### [GIVEN EXERCISE]
Look through the data for the string "bodies". Copy every line where it is found.

### [DATA BLOCK]
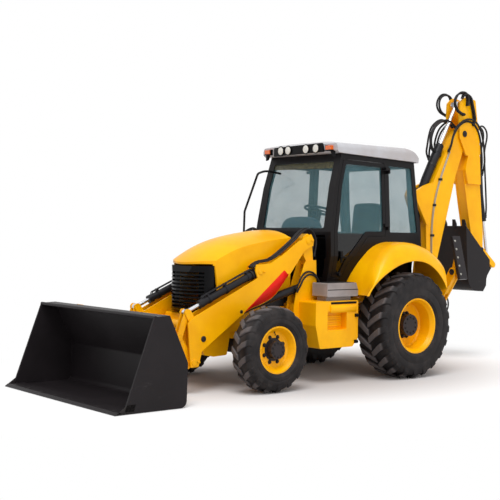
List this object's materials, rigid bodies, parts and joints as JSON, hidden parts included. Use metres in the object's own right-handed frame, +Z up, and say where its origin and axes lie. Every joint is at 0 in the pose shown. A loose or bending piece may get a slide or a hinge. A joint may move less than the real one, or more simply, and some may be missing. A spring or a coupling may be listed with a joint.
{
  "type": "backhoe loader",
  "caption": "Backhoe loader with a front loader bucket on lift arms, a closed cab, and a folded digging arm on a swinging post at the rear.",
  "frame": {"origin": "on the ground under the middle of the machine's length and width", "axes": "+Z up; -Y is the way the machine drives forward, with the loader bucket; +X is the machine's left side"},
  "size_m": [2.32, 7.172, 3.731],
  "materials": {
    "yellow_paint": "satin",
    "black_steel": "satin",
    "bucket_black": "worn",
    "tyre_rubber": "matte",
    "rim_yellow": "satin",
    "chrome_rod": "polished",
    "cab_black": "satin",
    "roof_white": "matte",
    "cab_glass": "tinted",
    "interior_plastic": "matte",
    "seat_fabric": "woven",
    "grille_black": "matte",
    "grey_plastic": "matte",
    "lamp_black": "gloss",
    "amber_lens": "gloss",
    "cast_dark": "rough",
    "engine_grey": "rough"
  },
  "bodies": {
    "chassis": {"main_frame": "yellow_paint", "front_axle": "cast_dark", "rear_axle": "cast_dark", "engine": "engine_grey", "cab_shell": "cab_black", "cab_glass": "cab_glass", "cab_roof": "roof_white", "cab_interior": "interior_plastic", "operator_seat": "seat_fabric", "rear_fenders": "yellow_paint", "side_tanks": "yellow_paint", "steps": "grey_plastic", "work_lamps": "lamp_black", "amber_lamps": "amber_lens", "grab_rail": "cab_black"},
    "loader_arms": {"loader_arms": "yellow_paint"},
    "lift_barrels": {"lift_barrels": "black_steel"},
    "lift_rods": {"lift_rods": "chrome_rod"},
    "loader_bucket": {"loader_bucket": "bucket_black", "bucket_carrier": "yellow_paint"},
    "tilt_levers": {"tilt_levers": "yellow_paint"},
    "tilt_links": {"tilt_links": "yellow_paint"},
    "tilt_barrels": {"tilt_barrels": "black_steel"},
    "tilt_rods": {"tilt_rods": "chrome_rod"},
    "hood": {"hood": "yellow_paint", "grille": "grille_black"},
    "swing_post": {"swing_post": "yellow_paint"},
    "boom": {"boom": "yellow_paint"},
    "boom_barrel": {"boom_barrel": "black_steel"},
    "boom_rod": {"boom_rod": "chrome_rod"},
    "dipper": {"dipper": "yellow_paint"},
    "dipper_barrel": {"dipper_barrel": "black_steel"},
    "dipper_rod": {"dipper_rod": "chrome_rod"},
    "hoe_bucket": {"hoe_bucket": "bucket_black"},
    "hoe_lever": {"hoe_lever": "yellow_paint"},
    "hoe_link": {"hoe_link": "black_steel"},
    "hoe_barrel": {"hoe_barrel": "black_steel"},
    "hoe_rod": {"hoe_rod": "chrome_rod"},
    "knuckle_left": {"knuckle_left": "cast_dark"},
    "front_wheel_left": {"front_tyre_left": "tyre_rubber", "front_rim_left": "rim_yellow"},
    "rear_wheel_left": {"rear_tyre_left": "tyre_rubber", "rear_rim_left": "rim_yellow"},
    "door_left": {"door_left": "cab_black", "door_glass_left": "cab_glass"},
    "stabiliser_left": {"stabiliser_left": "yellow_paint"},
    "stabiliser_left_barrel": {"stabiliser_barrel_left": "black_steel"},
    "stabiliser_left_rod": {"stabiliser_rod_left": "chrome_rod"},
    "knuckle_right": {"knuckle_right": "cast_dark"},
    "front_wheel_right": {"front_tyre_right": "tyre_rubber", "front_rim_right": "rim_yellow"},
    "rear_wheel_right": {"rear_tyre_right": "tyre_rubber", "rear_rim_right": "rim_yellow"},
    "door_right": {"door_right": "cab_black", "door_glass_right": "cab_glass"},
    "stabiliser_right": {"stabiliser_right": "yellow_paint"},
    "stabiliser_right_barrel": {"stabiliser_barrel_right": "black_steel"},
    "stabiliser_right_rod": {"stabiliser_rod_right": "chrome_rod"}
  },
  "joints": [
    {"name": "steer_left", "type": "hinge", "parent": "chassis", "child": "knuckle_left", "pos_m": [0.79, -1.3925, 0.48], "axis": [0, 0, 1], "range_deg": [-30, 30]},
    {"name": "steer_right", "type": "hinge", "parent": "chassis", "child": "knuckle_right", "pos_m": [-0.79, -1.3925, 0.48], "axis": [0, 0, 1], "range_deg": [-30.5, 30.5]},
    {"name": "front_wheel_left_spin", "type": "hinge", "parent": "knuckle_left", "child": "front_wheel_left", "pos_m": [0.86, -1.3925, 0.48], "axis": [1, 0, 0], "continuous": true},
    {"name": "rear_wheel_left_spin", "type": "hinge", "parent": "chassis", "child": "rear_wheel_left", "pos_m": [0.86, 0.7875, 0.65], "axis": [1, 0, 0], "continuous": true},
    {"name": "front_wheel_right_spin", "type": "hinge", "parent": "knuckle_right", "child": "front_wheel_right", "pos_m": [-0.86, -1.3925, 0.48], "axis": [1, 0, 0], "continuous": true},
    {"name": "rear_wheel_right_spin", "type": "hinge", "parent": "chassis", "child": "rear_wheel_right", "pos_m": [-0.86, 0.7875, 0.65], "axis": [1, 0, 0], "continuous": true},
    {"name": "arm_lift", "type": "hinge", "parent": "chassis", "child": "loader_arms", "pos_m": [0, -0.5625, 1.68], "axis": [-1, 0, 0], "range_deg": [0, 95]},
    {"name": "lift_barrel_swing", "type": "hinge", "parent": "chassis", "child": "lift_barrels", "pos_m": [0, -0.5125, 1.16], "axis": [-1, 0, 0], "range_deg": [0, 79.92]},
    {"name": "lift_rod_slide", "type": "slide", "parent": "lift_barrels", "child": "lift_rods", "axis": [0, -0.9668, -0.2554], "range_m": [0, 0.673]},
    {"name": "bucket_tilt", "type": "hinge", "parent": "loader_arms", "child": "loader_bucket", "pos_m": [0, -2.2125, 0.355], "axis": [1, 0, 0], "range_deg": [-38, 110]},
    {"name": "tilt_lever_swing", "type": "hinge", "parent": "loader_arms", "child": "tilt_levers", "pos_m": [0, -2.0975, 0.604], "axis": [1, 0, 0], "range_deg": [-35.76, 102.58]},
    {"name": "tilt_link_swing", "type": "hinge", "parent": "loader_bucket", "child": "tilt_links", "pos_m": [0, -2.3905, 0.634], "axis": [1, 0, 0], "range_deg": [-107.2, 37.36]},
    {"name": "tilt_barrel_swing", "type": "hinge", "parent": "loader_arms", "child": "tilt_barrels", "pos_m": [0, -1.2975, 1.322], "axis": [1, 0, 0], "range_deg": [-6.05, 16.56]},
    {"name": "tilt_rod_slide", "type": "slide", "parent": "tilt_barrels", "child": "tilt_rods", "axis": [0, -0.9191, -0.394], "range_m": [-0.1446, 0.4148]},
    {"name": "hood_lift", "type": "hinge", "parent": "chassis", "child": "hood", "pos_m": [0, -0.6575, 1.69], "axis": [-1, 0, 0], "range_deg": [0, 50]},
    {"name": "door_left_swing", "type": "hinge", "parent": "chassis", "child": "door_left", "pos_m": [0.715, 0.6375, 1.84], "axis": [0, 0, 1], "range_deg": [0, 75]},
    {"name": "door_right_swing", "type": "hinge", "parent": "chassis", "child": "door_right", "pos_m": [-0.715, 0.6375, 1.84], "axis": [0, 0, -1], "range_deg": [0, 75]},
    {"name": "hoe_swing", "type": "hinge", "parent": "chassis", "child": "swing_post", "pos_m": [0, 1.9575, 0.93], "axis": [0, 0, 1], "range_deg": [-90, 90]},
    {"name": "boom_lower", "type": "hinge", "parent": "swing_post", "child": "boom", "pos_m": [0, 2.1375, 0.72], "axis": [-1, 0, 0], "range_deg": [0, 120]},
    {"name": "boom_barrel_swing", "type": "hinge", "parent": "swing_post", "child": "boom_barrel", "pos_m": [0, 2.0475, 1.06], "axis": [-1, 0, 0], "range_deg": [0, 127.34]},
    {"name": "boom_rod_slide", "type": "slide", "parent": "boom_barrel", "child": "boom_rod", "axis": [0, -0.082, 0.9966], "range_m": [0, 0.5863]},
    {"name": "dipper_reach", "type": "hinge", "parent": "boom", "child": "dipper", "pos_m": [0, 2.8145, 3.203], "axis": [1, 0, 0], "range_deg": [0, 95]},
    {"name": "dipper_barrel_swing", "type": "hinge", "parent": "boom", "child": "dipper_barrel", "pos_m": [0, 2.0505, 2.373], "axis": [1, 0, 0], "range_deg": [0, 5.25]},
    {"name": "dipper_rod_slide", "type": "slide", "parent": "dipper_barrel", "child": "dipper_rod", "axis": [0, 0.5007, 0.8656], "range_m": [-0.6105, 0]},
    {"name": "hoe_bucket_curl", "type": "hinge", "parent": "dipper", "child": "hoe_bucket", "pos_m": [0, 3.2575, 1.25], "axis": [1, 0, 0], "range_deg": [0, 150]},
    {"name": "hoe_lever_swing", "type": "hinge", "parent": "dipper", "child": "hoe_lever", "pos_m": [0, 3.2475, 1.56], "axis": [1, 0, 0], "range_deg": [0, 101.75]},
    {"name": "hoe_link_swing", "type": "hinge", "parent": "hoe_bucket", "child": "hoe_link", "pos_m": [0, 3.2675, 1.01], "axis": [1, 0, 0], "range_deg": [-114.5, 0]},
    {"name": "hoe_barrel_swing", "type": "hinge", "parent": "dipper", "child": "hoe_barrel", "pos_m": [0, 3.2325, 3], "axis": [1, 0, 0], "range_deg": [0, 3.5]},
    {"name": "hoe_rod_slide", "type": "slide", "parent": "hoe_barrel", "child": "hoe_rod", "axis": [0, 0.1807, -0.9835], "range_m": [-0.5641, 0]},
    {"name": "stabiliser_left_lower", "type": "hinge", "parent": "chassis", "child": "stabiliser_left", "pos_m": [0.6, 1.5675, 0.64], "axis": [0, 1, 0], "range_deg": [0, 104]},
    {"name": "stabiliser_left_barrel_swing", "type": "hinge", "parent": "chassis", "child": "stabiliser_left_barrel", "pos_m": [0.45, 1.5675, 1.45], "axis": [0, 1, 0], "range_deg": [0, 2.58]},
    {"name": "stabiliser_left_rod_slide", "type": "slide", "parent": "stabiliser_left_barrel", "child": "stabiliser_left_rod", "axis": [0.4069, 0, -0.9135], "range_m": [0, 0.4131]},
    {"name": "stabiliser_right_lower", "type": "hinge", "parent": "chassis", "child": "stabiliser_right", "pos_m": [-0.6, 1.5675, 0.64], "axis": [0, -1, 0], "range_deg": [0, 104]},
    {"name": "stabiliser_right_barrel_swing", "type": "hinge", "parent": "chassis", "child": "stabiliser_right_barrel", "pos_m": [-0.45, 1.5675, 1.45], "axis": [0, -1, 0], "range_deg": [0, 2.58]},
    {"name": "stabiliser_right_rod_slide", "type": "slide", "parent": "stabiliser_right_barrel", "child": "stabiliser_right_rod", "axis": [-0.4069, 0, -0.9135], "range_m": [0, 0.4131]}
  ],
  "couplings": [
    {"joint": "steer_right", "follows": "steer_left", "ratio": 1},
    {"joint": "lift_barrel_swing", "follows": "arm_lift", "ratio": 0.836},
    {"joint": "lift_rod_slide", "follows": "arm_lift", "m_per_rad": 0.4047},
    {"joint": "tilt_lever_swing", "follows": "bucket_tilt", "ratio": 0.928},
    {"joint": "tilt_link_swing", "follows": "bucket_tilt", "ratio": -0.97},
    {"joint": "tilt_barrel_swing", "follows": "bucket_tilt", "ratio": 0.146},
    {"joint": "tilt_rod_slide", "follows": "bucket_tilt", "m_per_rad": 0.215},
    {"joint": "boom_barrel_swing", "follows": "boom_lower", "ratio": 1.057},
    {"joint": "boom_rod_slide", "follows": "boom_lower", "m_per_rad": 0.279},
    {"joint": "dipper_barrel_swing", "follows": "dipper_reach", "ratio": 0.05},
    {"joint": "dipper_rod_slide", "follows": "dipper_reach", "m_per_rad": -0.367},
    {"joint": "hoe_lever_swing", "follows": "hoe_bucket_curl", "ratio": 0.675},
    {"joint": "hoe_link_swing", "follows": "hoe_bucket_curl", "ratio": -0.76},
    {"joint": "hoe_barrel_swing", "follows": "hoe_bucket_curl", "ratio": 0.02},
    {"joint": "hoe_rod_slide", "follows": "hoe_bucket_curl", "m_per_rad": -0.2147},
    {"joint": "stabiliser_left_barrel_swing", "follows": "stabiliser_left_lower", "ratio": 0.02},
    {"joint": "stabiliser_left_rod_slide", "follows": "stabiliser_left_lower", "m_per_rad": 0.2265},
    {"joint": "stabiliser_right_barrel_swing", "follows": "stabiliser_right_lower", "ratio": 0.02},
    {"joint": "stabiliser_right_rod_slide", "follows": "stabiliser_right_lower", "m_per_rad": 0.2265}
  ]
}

### [THE OUTPUT]
List this object's materials, rigid bodies, parts and joints as JSON, hidden parts included. Use metres in the object's own right-handed frame, +Z up, and say where its origin and axes lie. Every joint is at 0 in the pose shown. A loose or bending piece may get a slide or a hinge. A joint may move less than the real one, or more simply, and some may be missing. A spring or a coupling may be listed with a joint.
  "bodies": {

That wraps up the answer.